Begin at the first line below and copy each line exactly, ending with the line where "BLOOM_SHEEN_COLUMN = 1.1, 2.8" appears.
##### RECORDED INFORMATION
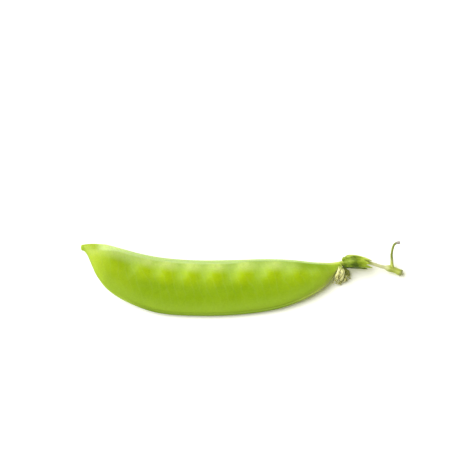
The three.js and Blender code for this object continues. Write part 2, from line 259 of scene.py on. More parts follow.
POD_RINGS = 500
BEAK_RINGS = 10
SEED_SUTURE_POINTS = 22
ROUND_SUTURE_POINTS = 16
WALL_POINTS = 54
EVEN_SPACING = 0.75  # how far the rings are even in length; otherwise they follow the outline's points
BEAK_TURN = math.radians(84)
CREST_FADE = 0.6
SUTURE_BLEND = 0.06
SWELL_HEIGHTS = 0.10, 0.035  # of the slow and the quick unevenness of the wall
PUCKER_DEPTH = 0.13
PUCKER_INSET = 2.3
VEIN_HEIGHT = 0.022
# Both columns sit on the neck side of each swelling, the side that the key light leaves in shade: the yellow
# is the seed's own colour through the wall, the whitish column is the waxy coat with painted highlight, and
# their shift lightens that shaded flank as painted light.
YELLOW_COLUMN = 1.1, 3.0  # how far it lies towards the neck from the top of the swelling, and its width
BLOOM_SHEEN_COLUMN = 1.1, 2.8


def seed_relief(x, inset):
    """How far the seeds raise the wall: a sum of bells, one over each seed, that reach further towards the
    seed-bearing suture than away from it."""
    relief = np.zeros(x.shape)
    for seed_x, size, _ in SEEDS:
        away = inset - SEED_DEPTH * (0.6 + 0.4 * size)
        spread = np.where(away > 0, SEED_SPREAD_INWARDS, SEED_SPREAD_OUTWARDS)
        relief += size * np.exp(-(((x - seed_x) / SEED_SPREAD_ALONG) ** 2) - (away / spread) ** 2)
    return relief


def seed_columns(x, inset, shift, width):
    """0..1: bells side by side, one beside each seed and as high as that seed is ripe, that lean towards the
    beak as they run in from the seed-bearing suture."""
    column = np.zeros(x.shape)
    for seed_x, _, ripeness in SEEDS:
        column += ripeness * bell(x - seed_x - shift + 0.12 * (inset - 4), width)
    return np.minimum(1, column)


def seed_colours(x, inset):
    """Where the wall shows yellow over a seed, and where its whitish waxy coat lies together with painted
    highlight:
    columns that fade in and out with the distance from the seed-bearing suture. The whitish coat and painted
    highlight are strongest above the seeds, thin between them, gone towards the neck and weaker towards the
    beak."""
    yellow = seed_columns(x, inset, *YELLOW_COLUMN)
    yellow = yellow * smoothstep(inset, 1.2, 4.6) * (1 - smoothstep(inset, 5.8, 10.4))
    bloom_sheen = 0.18 + 0.82 * seed_columns(x, inset, *BLOOM_SHEEN_COLUMN)
    bloom_sheen = bloom_sheen * smoothstep(inset, 0.3, 1.2) * (1 - smoothstep(inset, 2.2, 5.4))
    return yellow, bloom_sheen * (1 - 0.9 * smoothstep(x, 14, 22)) * (1 - 0.45 * smoothstep(-x, 30, 38))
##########
• [COMPLETED EXERCISE]:
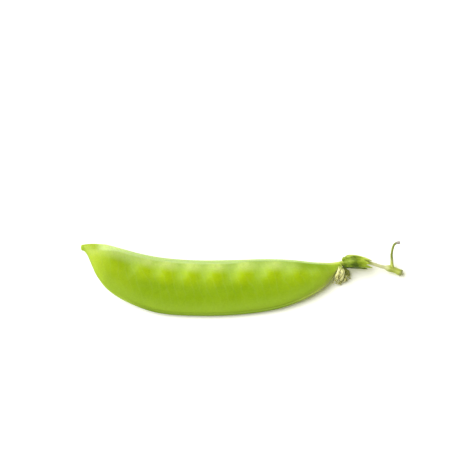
The three.js and Blender code for this object continues. Write part 2, from line 259 of scene.py on. More parts follow.
POD_RINGS = 500
BEAK_RINGS = 10
SEED_SUTURE_POINTS = 22
ROUND_SUTURE_POINTS = 16
WALL_POINTS = 54
EVEN_SPACING = 0.75  # how far the rings are even in length; otherwise they follow the outline's points
BEAK_TURN = math.radians(84)
CREST_FADE = 0.6
SUTURE_BLEND = 0.06
SWELL_HEIGHTS = 0.10, 0.035  # of the slow and the quick unevenness of the wall
PUCKER_DEPTH = 0.13
PUCKER_INSET = 2.3
VEIN_HEIGHT = 0.022
# Both columns sit on the neck side of each swelling, the side that the key light leaves in shade: the yellow
# is the seed's own colour through the wall, the whitish column is the waxy coat with painted highlight, and
# their shift lightens that shaded flank as painted light.
YELLOW_COLUMN = 1.1, 3.0  # how far it lies towards the neck from the top of the swelling, and its width
BLOOM_SHEEN_COLUMN = 1.1, 2.8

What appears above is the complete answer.